MATERIAL SUPPLIED
'''

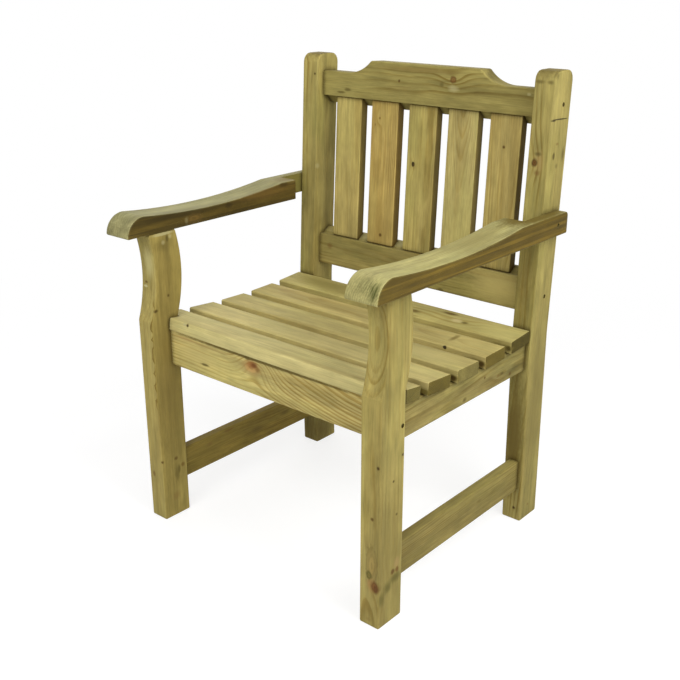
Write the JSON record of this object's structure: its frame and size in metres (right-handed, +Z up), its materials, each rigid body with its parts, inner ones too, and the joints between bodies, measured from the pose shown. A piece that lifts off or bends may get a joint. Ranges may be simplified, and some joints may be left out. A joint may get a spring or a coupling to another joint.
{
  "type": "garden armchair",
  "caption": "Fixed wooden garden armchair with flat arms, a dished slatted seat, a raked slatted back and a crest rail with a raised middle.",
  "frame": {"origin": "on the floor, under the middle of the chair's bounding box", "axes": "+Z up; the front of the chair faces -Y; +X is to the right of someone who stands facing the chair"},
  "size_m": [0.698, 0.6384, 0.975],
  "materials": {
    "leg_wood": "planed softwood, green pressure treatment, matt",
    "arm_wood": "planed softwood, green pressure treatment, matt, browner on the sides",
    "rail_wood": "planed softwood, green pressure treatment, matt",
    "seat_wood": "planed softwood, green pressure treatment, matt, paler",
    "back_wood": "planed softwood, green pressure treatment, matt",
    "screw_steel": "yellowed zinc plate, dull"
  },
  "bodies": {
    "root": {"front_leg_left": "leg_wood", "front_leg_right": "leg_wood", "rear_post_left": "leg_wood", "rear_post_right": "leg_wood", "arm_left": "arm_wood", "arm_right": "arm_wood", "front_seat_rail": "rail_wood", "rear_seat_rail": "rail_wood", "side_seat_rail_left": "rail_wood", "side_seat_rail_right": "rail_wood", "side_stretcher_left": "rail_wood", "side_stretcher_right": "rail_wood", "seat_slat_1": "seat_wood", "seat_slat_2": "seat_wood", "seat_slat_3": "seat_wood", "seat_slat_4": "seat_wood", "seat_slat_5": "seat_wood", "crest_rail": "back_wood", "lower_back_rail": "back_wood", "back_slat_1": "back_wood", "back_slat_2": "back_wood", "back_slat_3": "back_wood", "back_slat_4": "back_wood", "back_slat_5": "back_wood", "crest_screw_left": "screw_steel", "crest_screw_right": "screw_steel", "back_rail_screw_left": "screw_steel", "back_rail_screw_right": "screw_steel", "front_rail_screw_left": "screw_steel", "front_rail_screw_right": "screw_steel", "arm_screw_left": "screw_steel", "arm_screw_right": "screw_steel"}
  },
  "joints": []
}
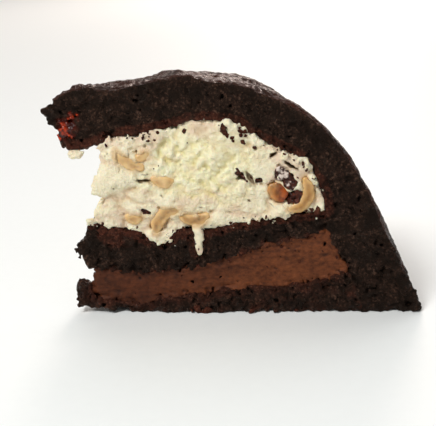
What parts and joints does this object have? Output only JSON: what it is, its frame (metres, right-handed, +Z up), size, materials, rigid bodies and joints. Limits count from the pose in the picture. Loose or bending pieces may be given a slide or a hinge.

'''

PROBLEM TO WORK ON
Print out every record again, exactly and in full.

RESULT OF THE EXERCISE
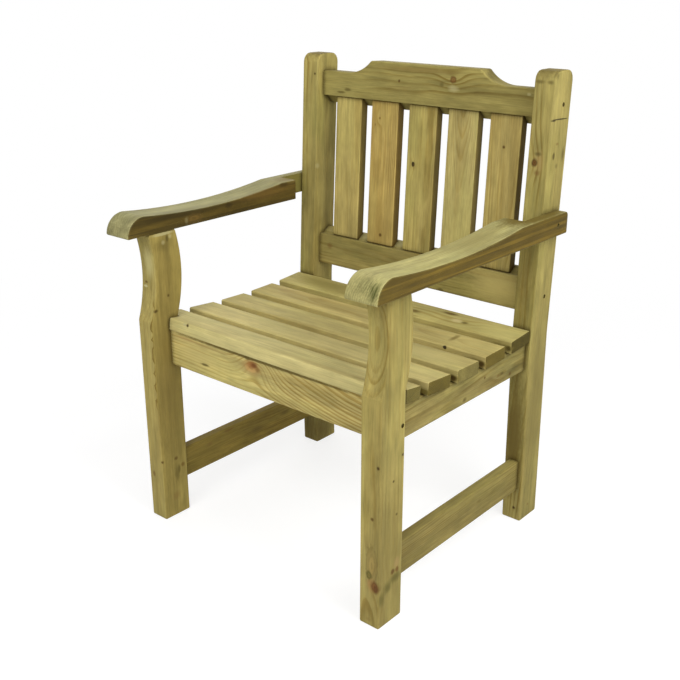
Write the JSON record of this object's structure: its frame and size in metres (right-handed, +Z up), its materials, each rigid body with its parts, inner ones too, and the joints between bodies, measured from the pose shown. A piece that lifts off or bends may get a joint. Ranges may be simplified, and some joints may be left out. A joint may get a spring or a coupling to another joint.
{
  "type": "garden armchair",
  "caption": "Fixed wooden garden armchair with flat arms, a dished slatted seat, a raked slatted back and a crest rail with a raised middle.",
  "frame": {"origin": "on the floor, under the middle of the chair's bounding box", "axes": "+Z up; the front of the chair faces -Y; +X is to the right of someone who stands facing the chair"},
  "size_m": [0.698, 0.6384, 0.975],
  "materials": {
    "leg_wood": "planed softwood, green pressure treatment, matt",
    "arm_wood": "planed softwood, green pressure treatment, matt, browner on the sides",
    "rail_wood": "planed softwood, green pressure treatment, matt",
    "seat_wood": "planed softwood, green pressure treatment, matt, paler",
    "back_wood": "planed softwood, green pressure treatment, matt",
    "screw_steel": "yellowed zinc plate, dull"
  },
  "bodies": {
    "root": {"front_leg_left": "leg_wood", "front_leg_right": "leg_wood", "rear_post_left": "leg_wood", "rear_post_right": "leg_wood", "arm_left": "arm_wood", "arm_right": "arm_wood", "front_seat_rail": "rail_wood", "rear_seat_rail": "rail_wood", "side_seat_rail_left": "rail_wood", "side_seat_rail_right": "rail_wood", "side_stretcher_left": "rail_wood", "side_stretcher_right": "rail_wood", "seat_slat_1": "seat_wood", "seat_slat_2": "seat_wood", "seat_slat_3": "seat_wood", "seat_slat_4": "seat_wood", "seat_slat_5": "seat_wood", "crest_rail": "back_wood", "lower_back_rail": "back_wood", "back_slat_1": "back_wood", "back_slat_2": "back_wood", "back_slat_3": "back_wood", "back_slat_4": "back_wood", "back_slat_5": "back_wood", "crest_screw_left": "screw_steel", "crest_screw_right": "screw_steel", "back_rail_screw_left": "screw_steel", "back_rail_screw_right": "screw_steel", "front_rail_screw_left": "screw_steel", "front_rail_screw_right": "screw_steel", "arm_screw_left": "screw_steel", "arm_screw_right": "screw_steel"}
  },
  "joints": []
}
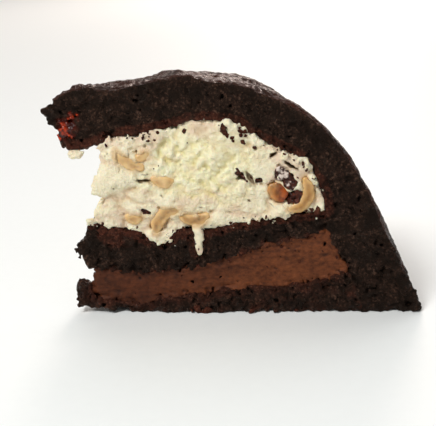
What parts and joints does this object have? Output only JSON: what it is, its frame (metres, right-handed, +Z up), size, materials, rigid bodies and joints. Limits count from the pose in the picture. Loose or bending pieces may be given a slide or a hinge.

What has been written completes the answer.